We can also examine how the popularity of each cluster has changed since 2011:

Topic changes over time.
(This chart uses a logarithmic scale to better distinguish the lower vote counts; the top lines have much higher vote counts than the lower lines.)

This data is hardly scientific since it depends on visitors to a single website and doesn’t necessarily indicate culture-wide rhetorical shifts. With that caveat in mind, however, we can observe a few trends.

First, the three clusters with the most votes are all against same-sex marriage. The “one flesh” cluster gained speed in March 2013, when the U.S. Supreme Court heard arguments about California’s Proposition 8 and the federal Defense of Marriage Act.

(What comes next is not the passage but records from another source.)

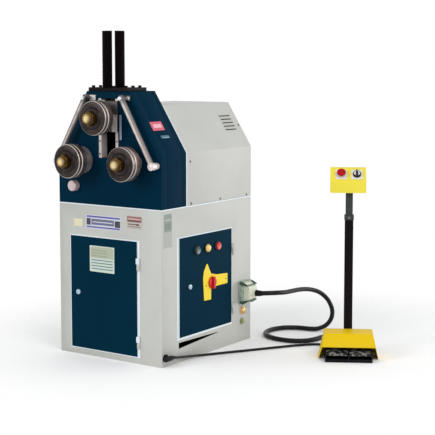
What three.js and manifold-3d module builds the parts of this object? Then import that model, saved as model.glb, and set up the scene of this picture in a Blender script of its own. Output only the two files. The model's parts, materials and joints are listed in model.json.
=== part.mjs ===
// Ring roller: a three-roll section bending machine with its foot pedal and control post.
// Millimetres, +X to the machine's right seen from the front, -Y to the front, +Z up.
// The origin is the centre of the cabinet's footprint, on the floor.
import * as THREE from 'three';
import { mergeVertices } from 'three/addons/utils/BufferGeometryUtils.js';
import Module from 'manifold-3d';

const wasm = await Module();
wasm.setup();

// Fits shared by all pieces
const seatGap = 0.3;
const turnClearance = 0.5;
const cutOverrun = 4;
const sheet = 3;

// Cabinet
const cabinetWidth = 580;
const cabinetDepth = 700;
const cabinetHeight = 688;
const basePlateThickness = 10;
const deckThickness = 10;

// Head and rear casing
const shoulderHeight = 924;
const headHeight = 1192;
const headTopWidth = 240;
const headDepth = 180;
const frontPlateThickness = 40;
const rearPlateThickness = 30;
const casingHeight = 1128;

// Rolls and shafts
const rollPitch = 300;
const lowerRollHeight = 885;
const upperRollHeight = 1078;
const rollRadius = 75;
const frontRingWidth = 28;
const rearRingWidth = 34;
const ringChamfer = 4;
const ringHubRadius = 46;
const ringHubRise = 6;
const noseRadius = 20;
const noseLength = 98;
const journalRadius = 30;
const upperJournalRadius = 25;
const gearSeatRadius = 25;
const collarRadius = 38;
const leftCollarRadius = 60;
const collarLength = 52;
const nutAcrossFlats = 55;
const nutThickness = 22;

// Slide that carries the upper roll
const slideWidth = 80;
const slideBelow = 62;
const slideAbove = 72;
const slideDepth = 150;
const slideTravelDown = 115;
const slideTravelUp = 8;
const keeperOverlap = 17;
const keeperThickness = 8;
const gibWidth = 15;
const spindleRadius = 14;
const spindleTop = 1212;
const spindleSetback = 40;

// Lifting cylinder
const barrelRadius = 48;
const barrelBoreRadius = 40;
const barrelLength = 320;
const barrelTop = 880;
const barrelEnd = 15;
const barrelSetback = 95;
const barrelFlangeWidth = 150;
const barrelFlangeDepth = 70;
const barrelFlangeThickness = 16;
const pistonThickness = 30;
const pistonHeight = 700;
const liftRodRadius = 20;

// Slotted guard tube and its flange
const flangeWidth = 216;
const flangeDepth = 140;
const flangeOverhang = 4;
const flangeThickness = 16;
const flangeBoltRadius = 8;
const flangeBoltHeight = 9;
const flangeBoltInset = 16;
const flangeBoltPitch = 48;
const tubeRadius = 49;
const tubeWall = 5;
const tubeTop = 1455;
const tubeSlotWidth = 12;
const tubeSlotFoot = 6;
const tubeSlotBridge = 10;
const tubeSlotTurn = 39;

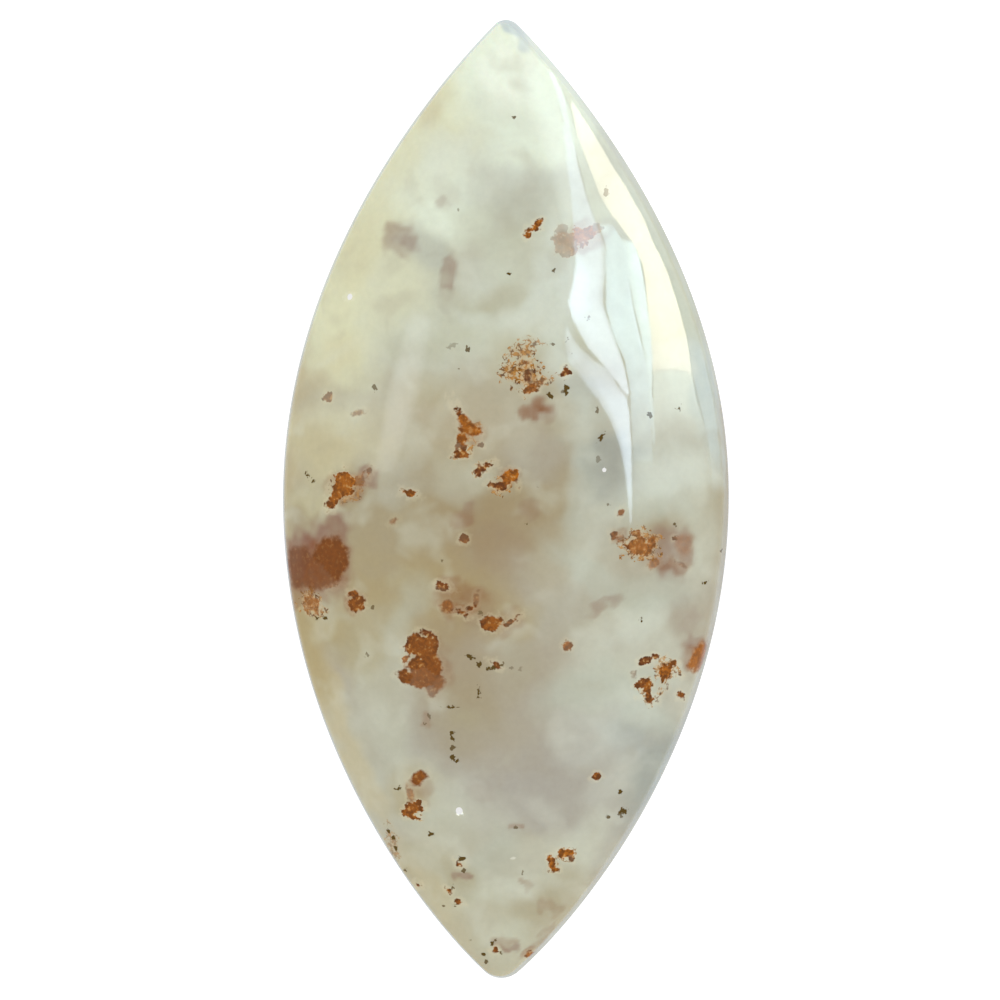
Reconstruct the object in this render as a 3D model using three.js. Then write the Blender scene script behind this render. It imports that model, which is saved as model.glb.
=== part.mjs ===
import * as THREE from "three";
import { mergeVertices } from "three/addons/utils/BufferGeometryUtils.js";

// A plume agate cabochon: one polished stone, cut as a long pointed oval.
// Millimetres, +Z up. It lies on its flat back at z = 0, its long axis along Y,
// its sharper tip towards +Y and the middle of its back at the origin.

// Outline from above. Each end starts at the widest line: its sides would meet
// at taper, and they give way to a round tip at sidesEnd. A lower power is fuller.
const halfWidth = 10.734;
const upperEnd = { taper: 23.163, power: 0.95, sidesEnd: 22.6465 };
const lowerEnd = { taper: 23.436, power: 0.88, sidesEnd: 22.8011 };

// The right side stands out by this share more than the mean, the left by it less
const rightFuller = 0.0087;

// Section, from the back up: bevel, wall that leans inwards, domed face
const backBevel = 0.35;
const wallTop = 1.8;
const wallLean = 0.23;
const domeRise = 4.0;
const domeArc = THREE.MathUtils.degToRad(60);

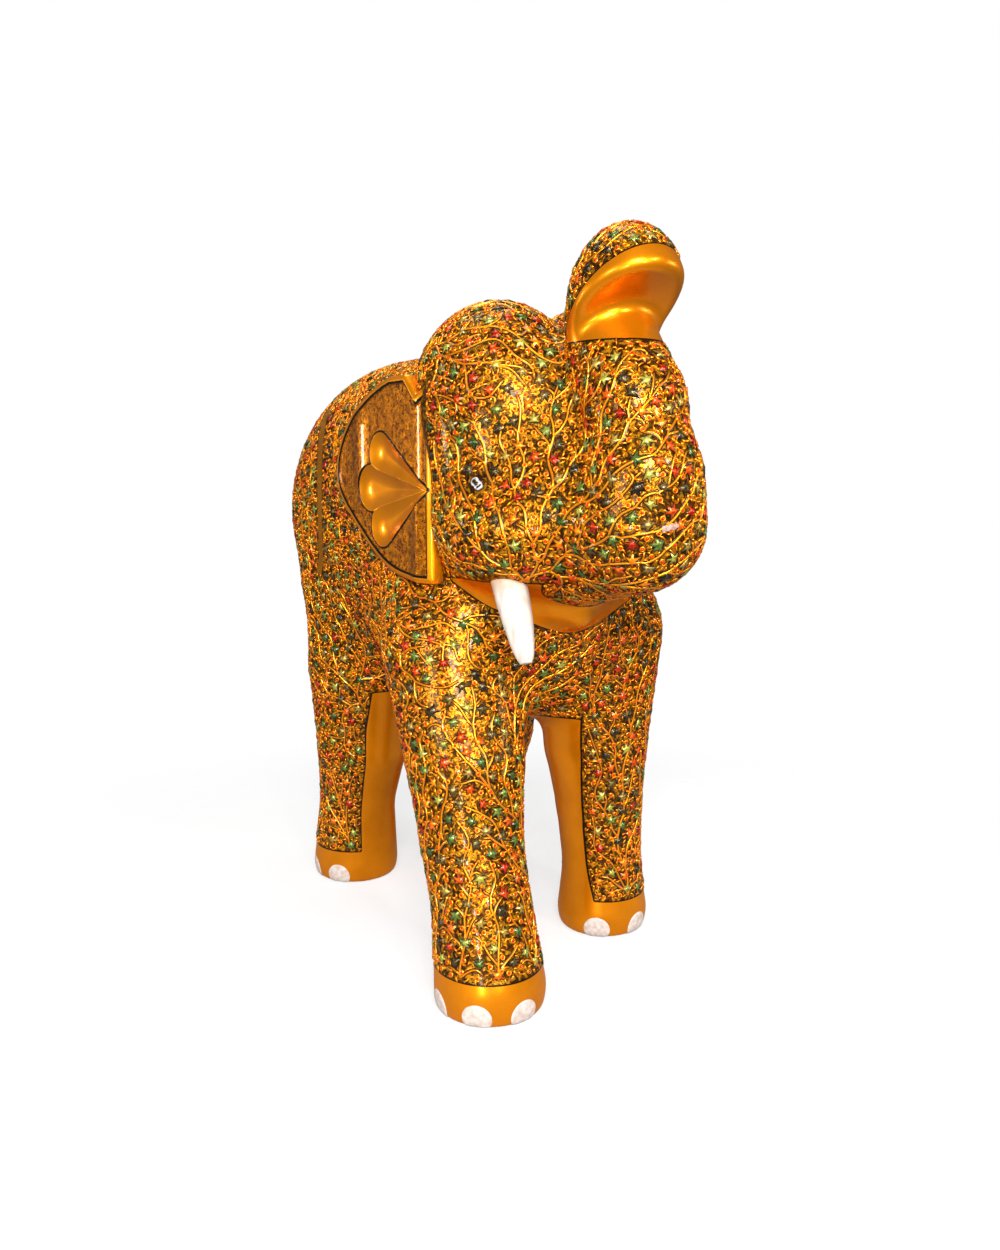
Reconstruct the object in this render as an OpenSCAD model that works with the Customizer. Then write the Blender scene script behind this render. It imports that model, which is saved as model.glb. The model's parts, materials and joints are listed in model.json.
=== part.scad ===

Second, the three most-popular clusters in support of same-sex marriage started earning substantial numbers of new votes at the end of 2013, when Hawaii, Illinois, and New Mexico legalized same-sex marriage, and a judge ruled Utah’s ban unconstitutional. A Christianity Today article from the time indicates that at this point evangelicals started to recognize that same-sex marriage would probably become legal everywhere and began to change their rhetorical strategies. The above chart suggests a shift in tone at this time away from “do not judge” to “loving your neighbor” and applying to the debate passages about accepting eunuchs and the childless.

Third, the chart shows a more-recent (and still nascent) rhetorical shift to comparatively ambiguous positions. The general command to “live morally” can apply to both sides of the debate, for example.

These shifts are consistent with recent polls that suggest opposition to same-sex marriage is softening among evangelicals. Just looking at the topical Bible vote counts above, in October 2013, 95% of votes were for passages used against same-sex marriage; by May 2015, this percentage had fallen to 72%.

These trends suggest to me that many people who use Bible verses in the debate are adapting to a shifting rhetorical landscape. They’re attempting to discern how the Bible can remain relevant to the conversation and are in turn changing the mix of passages they cite.